Published: 24 Sep 2012 08:50 GMT+02:00 | Print version
Updated: 24 Sep 2012 08:50 GMT+02:00
Two-thirds of Swiss voters rejected a referendum Sunday to tighten a smoking ban, to the relief of hotels and restaurants, while two cantons split in a vote over keeping tax breaks for rich foreigners.
On the smoking ban, only Geneva voted slightly in favour of tougher controls, while results from the country's other 25 cantons showed that 66 percent rejected it, the ATS news agency reported.
The Swiss Business Federation called it a "heartening" result, saying the stricter laws would have been a burden on the economy, especially the restaurant sector.
"The initiative would have imposed more costs on restaurateurs who have already made considerable investments to protect non-smokers," it said in a statement.
Hotelleriesuisse, representing the hotel sector, said it was relieved by the outcome, adding that a "yes" vote would have made "some investments obsolete"
The referendum had asked voter whether to strengthen a smoking ban in indoor workplaces and public spaces.
The Socialist party "deplored" the result, saying stepping up protection against passive smoking would have "incontestably been a major step in the improvement of (workers') conditions".
Opinion polls had shown the country deeply divided on the eve of the referendum over the initiative by the Swiss Pulmonary League, which aimed at clearing up confusion about the current law and claimed that working an eight-hour shift in a smoke-filled environment is equivalent to smoking 15 to 38 cigarettes.
Switzerland introduced a federal ban on smoking in enclosed workplaces and public spaces more than two years ago, but the law allowed for a number of exceptions and has been applied unevenly across the country's 26 cantons.
And in another referendum held in just two cantons, Swiss voters were divided over a proposal to abolish special tax breaks for rich foreigners, with Basel-Landschaft approving it but the expat haven of Bern rejecting it.
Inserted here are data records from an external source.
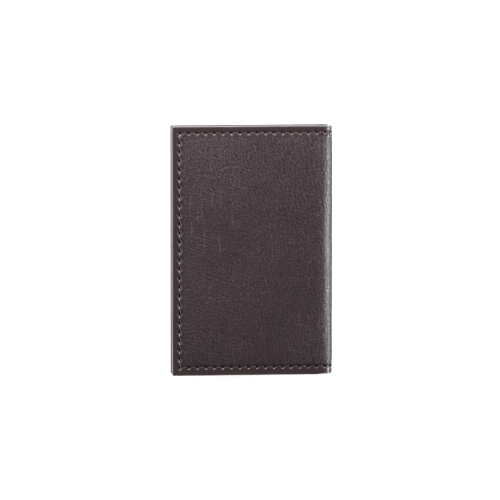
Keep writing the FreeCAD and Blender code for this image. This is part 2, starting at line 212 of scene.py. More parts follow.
def noise(x, y, size, seed):
    """Smooth noise between -1 and 1 whose features are about size millimetres across."""
    x, y = x / size, y / size
    ix, iy = np.floor(x), np.floor(y)
    fx, fy = x - ix, y - iy
    fx, fy = fx * fx * (3 - 2 * fx), fy * fy * (3 - 2 * fy)
    low = lattice(ix, iy, seed) * (1 - fx) + lattice(ix + 1, iy, seed) * fx
    high = lattice(ix, iy + 1, seed) * (1 - fx) + lattice(ix + 1, iy + 1, seed) * fx
    return 2 * (low * (1 - fy) + high * fy) - 1


def pebbles(x, y, size, seed):
    """Height of a pebbled grain between 0, in the creases, and 1, on top of a pebble."""
    x, y = x / size, y / size
    ix, iy = np.floor(x), np.floor(y)
    nearest = np.full(np.shape(x), 9.0)
    second = nearest.copy()
    for dx in (-1, 0, 1):
        for dy in (-1, 0, 1):
            jx, jy = ix + dx, iy + dy
            px = jx + 0.15 + 0.7 * lattice(jx, jy, seed)
            py = jy + 0.15 + 0.7 * lattice(jx, jy, seed + 1)
            distance = np.hypot(x - px, y - py)
            second = np.minimum(second, np.maximum(distance, nearest))
            nearest = np.minimum(nearest, distance)
    return np.clip((second - nearest) / 0.7, 0, 1) ** 0.75


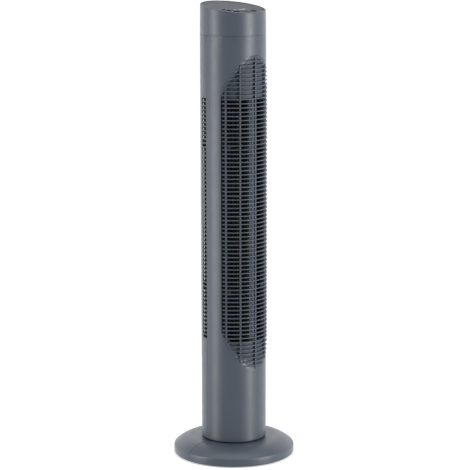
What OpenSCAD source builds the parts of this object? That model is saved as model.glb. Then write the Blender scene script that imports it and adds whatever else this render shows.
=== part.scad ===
// Tower fan: a round oscillating column on a split disc base, with a cross-flow blower inside.
// Millimetres. The origin is at the bottom centre, +Z is up and the air outlet faces -Y.
// Angles round the column are counted from the front, positive toward +X.

/* [Column] */
// Outer radius of the column
tower_r = 58.8; // [58.4:0.1:59.4]
// Wall of the column's shells
tower_wall = 2.4; // [2:0.1:2.6]
// Height of the gap seam between column and head
head_seam_z = 766; // [763:1:768]
// Angle from the front at which the two column shells meet
seam_angle = 96; // [95:0.5:97]

/* [Head] */
// Height of the slanted top at the column's axis
top_z = 814.5; // [812:0.5:818]
// Slant of the top, low at the front
top_tilt = 8.26; // [7:0.01:9]
// Outer radius at the top of the head
head_top_r = 58.2; // [57.8:0.1:58.6]
// Travel of the control keys
key_travel = 0.8; // [0.5:0.1:0.8]

/* [Grilles] */
// Height of the first open slot
vent_z = 219; // [218:0.5:220]
// Spacing of the slots and fins
vent_pitch = 7.42; // [7.3:0.01:7.45]
// Number of open slot rows
vent_rows = 59; // [55:1:59]
// Thickness of one fin
fin_t = 2; // [1.8:0.05:2.6]
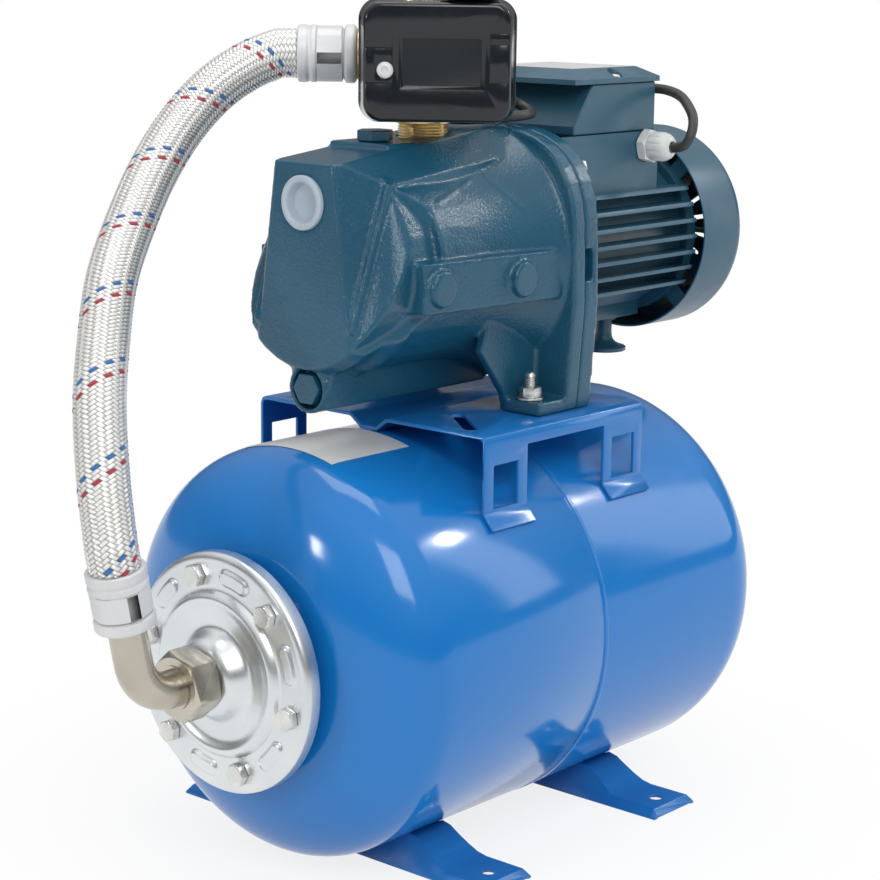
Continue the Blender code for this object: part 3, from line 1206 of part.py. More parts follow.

While Basel-Landschaft canton voted "yes" to stamping out the tax privilege, only a handful of expats residing there benefit from the tax break, so the new rules will have little impact.
But in Bern canton -- which includes the ski resort of Gstaad, a renowned playground for wealthy expatriates -- 66.5 percent of voters opposed scrapping a system under which foreigners pay a lump-sum tax on the basis of their spending in Switzerland, instead of their earnings.
Still, a slim majority approved tightening the tax break, notably by setting a minimum tax amount at 400,000 Swiss francs (330,000 euros, $430,000).
In 2010, the number of so-called "tax refugees" in Switzerland taking advantage of the system stood at 5,445 and they paid 668 million Swiss francs in taxes, or an average of a little over €120,000 each.
Most of the Bern canton's expats who benefit from the system -- including French rocker Johnny Hallyday and French-Polish film director Roman Polanski -- live in Gstaad, a ritzy village dotted with luxury chalets.